Liberian School Opens Thanks To Reed's Pushcart Warriors
A school effort that began with a book has built a school in Liberia.
Reed teachers Valerie Pagano-Hepburn, Lil Martenson, Patrice DiVanno, and Karen King visited Newtown Middle School on Friday, June 5, to share the news with former Reed students, who gathered into the NMS’s auditorium during two assemblies.
“It’s so exciting. You’re going to be blown away,” said Ms Pagano-Hepburn to her former students before Ms King shared the story of how the school came to be built.
Before Newtown’s fifth grade was moved to Reed Intermediate School, reading The Pushcart Wars by Jean Merrill was part of the curriculum at Sandy Hook Elementary School. The book tells the fictional story of a clash between pushcart vendors in New York City and the increasing truck traffic that competed for space.
In 2007, Ms Pagano-Hepburn introduced it to her sixth grade students at Reed, and the students worked to create their own “pushcarts” filled with selected foods and other items, to sell the items while competing, like in the book. That year and for the next few years, the money raised went to charities.
After being inspired by a letter to the editor in a May 2013 edition of The Newtown Bee from a student at Kamiak High School in Mukilteo, Wash., the 2013 Pushcart Warriors donated their $2,800 to build a well through the Well Done Organization.
The $2,800 was more than had ever been raised during a Pushcart Day, according to Ms King, at Reed.
Ms King was tasked that summer with finding the right school for the well. While traveling, Ms King ended up at New Life Christian Academy, located in Paynesville, a suburb of Monrovia, Liberia.
“As soon as I go to the school… I saw how in need it was,” said Ms King.
The school building was made of sticks, mud, branches. It had leaks, mud, no desks, and 300 students.
“They didn’t have a clean water drinking well and they didn’t have latrines, no bathrooms,” Ms King said. Adding later, “As soon as I saw the name ‘New Life’ I knew it was the school that we wanted to help.”
When the well was later completed, a sign was created that read, “This well is dedicated to the memory of the 26 Sandy Hook School angels, given by Reed Intermediate School, Newtown, Connecticut, USA, 2012-2013. Kindness Matters. Love Wins.”
2014’s Pushcart Wars
When Ms King asked school leaders at New Life Christian Academy in 2013 what they would want, “all they said was a well,” Ms King told the students at NMS.

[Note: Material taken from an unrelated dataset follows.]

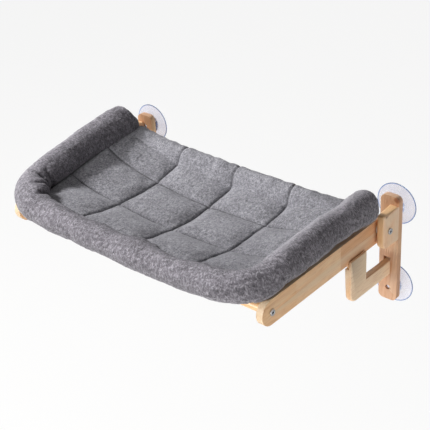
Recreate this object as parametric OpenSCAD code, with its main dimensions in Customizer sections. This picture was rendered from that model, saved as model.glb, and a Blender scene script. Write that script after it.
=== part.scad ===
// Window mounted cat perch. Two wooden posts, held to the glass by suction cups, carry a
// hinged seat frame with a sling, a quilted mat and a bolster on three sides.
// X runs along the window, Y points at the glass and Z points up.
// The origin lies on the glass, midway between the four suction cups.

/* [Posts] */
// Distance between the centre lines of the posts
post_span = 557.5; // [500:0.5:640]
// Width of a post
post_w = 36; // [34:1:44]
// Thickness of a post
post_t = 11; // [10:0.5:14]
// Height of a post
post_h = 204; // [196:1:240]
// Radius of a post's corners
post_corner_r = 10; // [4:1:14]

/* [Suction cups] */
// Diameter of a cup
cup_d = 75; // [60:1:80]
// Distance from an end of a post to the middle of its cup
cup_inset = 24; // [18:1:26]
// Distance from the glass to the back of a post
cup_stand = 11; // [10:0.5:14]
// Width of the flat rim on the glass
cup_rim_w = 4; // [2:0.5:6]
// Thickness of a cup at its rim
cup_edge_t = 1.2; // [0.8:0.1:2]
// Depth of the hollow in a cup
cup_hollow = 2.4; // [1:0.1:3]
// Thickness of a cup's skirt where it meets the hub
cup_skirt_h = 5.4; // [4.5:0.1:6.5]
// Hollowness of the skirt's outer curve
cup_curve = 1.4; // [1:0.1:2]
// Diameter of the hub at the skirt
hub_d = 38; // [30:1:44]
// Diameter of the hub at the post
hub_top_d = 27; // [18:1:30]
// Diameter of the neck
neck_d = 7; // [5:0.5:8]
// Diameter of the button that holds the neck in the post
button_d = 8.4; // [8.2:0.1:9]
// Height of the button
button_h = 3; // [2:0.5:4]
// Diameter of the hole round the button
button_hole_d = 9.2; // [9.2:0.1:11]
// Depth of the hole round the button
button_hole_depth = 6; // [5:0.5:7]

/* [Pivot blocks] */
// Thickness of a block along the window
block_t = 15; // [12:0.5:18]
// Length of a block away from the post
block_l = 44.5; // [40:0.5:50]
// Height of a block
block_h = 65; // [55:1:75]
// Height of a block's top above the pivot
block_above = 34; // [24:1:38]
// Radius of the lower front corner
block_low_r = 11; // [4:1:16]
// Radius of the other corners
block_r = 5; // [2:0.5:7]

/* [Seat frame] */
// Distance from the top of a post to the pivot
pivot_drop = 47.5; // [42:0.5:52]
// Distance from the front of a post to the pivot
pivot_reach = 28; // [28:0.5:34]
// Height of the pivot above the middle of a rail
pivot_rise = 5; // [3:0.5:6]
// Height of a rail
rail_h = 45; // [40:1:48]
// Thickness of a rail
rail_t = 12; // [10:0.5:14]
// Distance between the end centres of a rail
rail_l = 289; // [260:1:320]
// Diameter of the round bars
bar_d = 16; // [14:0.5:18]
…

But the next round of Pushcart Warriors did not stop there.
After learning what the class before them had done, the 2014 Pushcart Warriors brainstormed ideas. A contact at Scholastic Publishing had heard about Reed’s efforts and offered to donate 600 to 1,000 nonfiction books for New Life Christian Academy, and as Ms King said at the time, HEARTT, an NGO, offered to ship the books. The donation led to the idea of building a library or a school building, an idea that was thought to be too expensive at first.
“Then I was contacted by somebody who doesn’t want to be named,” Ms King said on Friday.
The anonymous couple challenged Reed’s 2014 Pushcart Warriors to raise more than $3,000, and if they could, the donors said they would add $22,000 to the cause to make building a school possible.
The warriors raised more than $5,560.
“The year that you did Pushcart Day was the most amazing Pushcart Day I have ever seen,” Ms King said, smiling, adding that the money was raised by asking everyone at the school to find every nickel, dime, and quarter they had for the cause.
“I was on the phone that night with the donor and the check was in the mail that night,” said Ms King. “He and his wife were so proud of you and so proud to be your partner in this. And together with their $22,000 we again brought new life.”
Before Ms King shared photos of the new school building for New Life Christian Academy, she also told students about the crisis Liberia suffered while the school was being built.
Ebola spread throughout Liberia last summer, halting progress on the school by August.
“The disease was so contagious and so deadly that there were no schools that opened this past September,” said Ms King. “Schools remained close in Liberia. They didn’t want children coming to the same rooms to spread the disease. Most stores closed. Most businesses closed. Schools closed. It was a very, very, sad time in Liberia.”
About a month ago, Ms King said the schools opened for the first time in the school year after the country was determined to be Ebola-free.
“And New Life Christian Academy opened for the first time this school year,” said Ms King. “I want you to remember what it looked like. Now, this is what you did.”
Ms King then presented photos of the new building.
“Whoa!” a number of the students said at once.
The students watched as more photos of the “real school” the “center of the community” were shared.
The new building has rooms, windows, cement floors, desks, and books.
“There was enough money left over to give them what they really need…,” Ms King said, before showing another photo. “A latrine. They got four toilets so the students can have the dignity of going to school for their education and not have to focus on things like their daily needs.”
Ms King told the students they changed the lives of the New Life Christian Academy students.
“This change will go on for many generations because of something that happened in your class, in your classroom,” Ms King said. “You can be very, very proud of yourself. I am bursting with pride.”